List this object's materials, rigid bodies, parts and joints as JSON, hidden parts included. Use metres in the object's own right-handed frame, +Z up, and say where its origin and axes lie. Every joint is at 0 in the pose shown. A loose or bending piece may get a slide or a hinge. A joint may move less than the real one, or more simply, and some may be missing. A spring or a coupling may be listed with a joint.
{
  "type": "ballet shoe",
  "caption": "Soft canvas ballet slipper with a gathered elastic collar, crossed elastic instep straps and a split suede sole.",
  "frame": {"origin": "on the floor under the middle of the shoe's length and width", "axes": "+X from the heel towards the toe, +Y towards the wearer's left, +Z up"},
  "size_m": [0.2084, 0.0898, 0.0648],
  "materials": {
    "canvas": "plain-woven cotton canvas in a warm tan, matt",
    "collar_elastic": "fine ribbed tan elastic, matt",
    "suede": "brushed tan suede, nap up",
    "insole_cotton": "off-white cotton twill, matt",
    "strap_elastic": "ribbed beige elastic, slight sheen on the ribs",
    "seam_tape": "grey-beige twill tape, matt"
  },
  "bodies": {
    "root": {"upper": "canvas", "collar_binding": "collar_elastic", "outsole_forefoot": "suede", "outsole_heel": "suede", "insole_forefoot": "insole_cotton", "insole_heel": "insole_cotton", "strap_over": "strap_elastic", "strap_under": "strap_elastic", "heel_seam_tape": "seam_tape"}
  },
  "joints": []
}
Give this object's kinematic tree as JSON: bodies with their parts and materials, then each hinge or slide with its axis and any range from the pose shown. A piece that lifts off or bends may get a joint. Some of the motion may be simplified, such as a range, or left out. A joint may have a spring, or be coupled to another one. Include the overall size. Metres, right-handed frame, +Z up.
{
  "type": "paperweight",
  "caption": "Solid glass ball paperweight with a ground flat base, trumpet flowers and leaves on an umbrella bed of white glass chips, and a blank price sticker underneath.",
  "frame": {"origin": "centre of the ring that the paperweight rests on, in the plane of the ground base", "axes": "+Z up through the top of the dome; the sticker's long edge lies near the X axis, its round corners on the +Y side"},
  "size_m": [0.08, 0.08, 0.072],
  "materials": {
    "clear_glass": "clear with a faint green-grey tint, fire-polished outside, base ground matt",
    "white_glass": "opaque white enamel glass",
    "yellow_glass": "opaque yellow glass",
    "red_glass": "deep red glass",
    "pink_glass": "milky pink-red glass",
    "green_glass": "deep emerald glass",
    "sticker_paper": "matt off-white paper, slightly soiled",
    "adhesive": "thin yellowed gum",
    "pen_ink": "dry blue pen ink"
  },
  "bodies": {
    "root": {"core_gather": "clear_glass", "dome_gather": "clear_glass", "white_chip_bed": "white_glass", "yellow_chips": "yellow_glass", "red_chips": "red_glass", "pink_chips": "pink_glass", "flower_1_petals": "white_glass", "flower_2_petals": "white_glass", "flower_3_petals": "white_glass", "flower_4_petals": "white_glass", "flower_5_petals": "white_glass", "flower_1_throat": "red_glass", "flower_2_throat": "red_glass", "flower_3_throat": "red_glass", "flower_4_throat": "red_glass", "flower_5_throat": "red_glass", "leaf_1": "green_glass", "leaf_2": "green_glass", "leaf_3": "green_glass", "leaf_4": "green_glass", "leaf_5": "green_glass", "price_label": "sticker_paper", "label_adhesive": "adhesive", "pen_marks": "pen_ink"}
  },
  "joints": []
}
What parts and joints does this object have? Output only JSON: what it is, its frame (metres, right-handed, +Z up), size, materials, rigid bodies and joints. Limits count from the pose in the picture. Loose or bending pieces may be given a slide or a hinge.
++++++++
▶ _Directions for this task_
Quote the data in full, keeping each word unchanged.

▶ _Exercise result_
List this object's materials, rigid bodies, parts and joints as JSON, hidden parts included. Use metres in the object's own right-handed frame, +Z up, and say where its origin and axes lie. Every joint is at 0 in the pose shown. A loose or bending piece may get a slide or a hinge. A joint may move less than the real one, or more simply, and some may be missing. A spring or a coupling may be listed with a joint.
{
  "type": "ballet shoe",
  "caption": "Soft canvas ballet slipper with a gathered elastic collar, crossed elastic instep straps and a split suede sole.",
  "frame": {"origin": "on the floor under the middle of the shoe's length and width", "axes": "+X from the heel towards the toe, +Y towards the wearer's left, +Z up"},
  "size_m": [0.2084, 0.0898, 0.0648],
  "materials": {
    "canvas": "plain-woven cotton canvas in a warm tan, matt",
    "collar_elastic": "fine ribbed tan elastic, matt",
    "suede": "brushed tan suede, nap up",
    "insole_cotton": "off-white cotton twill, matt",
    "strap_elastic": "ribbed beige elastic, slight sheen on the ribs",
    "seam_tape": "grey-beige twill tape, matt"
  },
  "bodies": {
    "root": {"upper": "canvas", "collar_binding": "collar_elastic", "outsole_forefoot": "suede", "outsole_heel": "suede", "insole_forefoot": "insole_cotton", "insole_heel": "insole_cotton", "strap_over": "strap_elastic", "strap_under": "strap_elastic", "heel_seam_tape": "seam_tape"}
  },
  "joints": []
}
Give this object's kinematic tree as JSON: bodies with their parts and materials, then each hinge or slide with its axis and any range from the pose shown. A piece that lifts off or bends may get a joint. Some of the motion may be simplified, such as a range, or left out. A joint may have a spring, or be coupled to another one. Include the overall size. Metres, right-handed frame, +Z up.
{
  "type": "paperweight",
  "caption": "Solid glass ball paperweight with a ground flat base, trumpet flowers and leaves on an umbrella bed of white glass chips, and a blank price sticker underneath.",
  "frame": {"origin": "centre of the ring that the paperweight rests on, in the plane of the ground base", "axes": "+Z up through the top of the dome; the sticker's long edge lies near the X axis, its round corners on the +Y side"},
  "size_m": [0.08, 0.08, 0.072],
  "materials": {
    "clear_glass": "clear with a faint green-grey tint, fire-polished outside, base ground matt",
    "white_glass": "opaque white enamel glass",
    "yellow_glass": "opaque yellow glass",
    "red_glass": "deep red glass",
    "pink_glass": "milky pink-red glass",
    "green_glass": "deep emerald glass",
    "sticker_paper": "matt off-white paper, slightly soiled",
    "adhesive": "thin yellowed gum",
    "pen_ink": "dry blue pen ink"
  },
  "bodies": {
    "root": {"core_gather": "clear_glass", "dome_gather": "clear_glass", "white_chip_bed": "white_glass", "yellow_chips": "yellow_glass", "red_chips": "red_glass", "pink_chips": "pink_glass", "flower_1_petals": "white_glass", "flower_2_petals": "white_glass", "flower_3_petals": "white_glass", "flower_4_petals": "white_glass", "flower_5_petals": "white_glass", "flower_1_throat": "red_glass", "flower_2_throat": "red_glass", "flower_3_throat": "red_glass", "flower_4_throat": "red_glass", "flower_5_throat": "red_glass", "leaf_1": "green_glass", "leaf_2": "green_glass", "leaf_3": "green_glass", "leaf_4": "green_glass", "leaf_5": "green_glass", "price_label": "sticker_paper", "label_adhesive": "adhesive", "pen_marks": "pen_ink"}
  },
  "joints": []
}
What parts and joints does this object have? Output only JSON: what it is, its frame (metres, right-handed, +Z up), size, materials, rigid bodies and joints. Limits count from the pose in the picture. Loose or bending pieces may be given a slide or a hinge.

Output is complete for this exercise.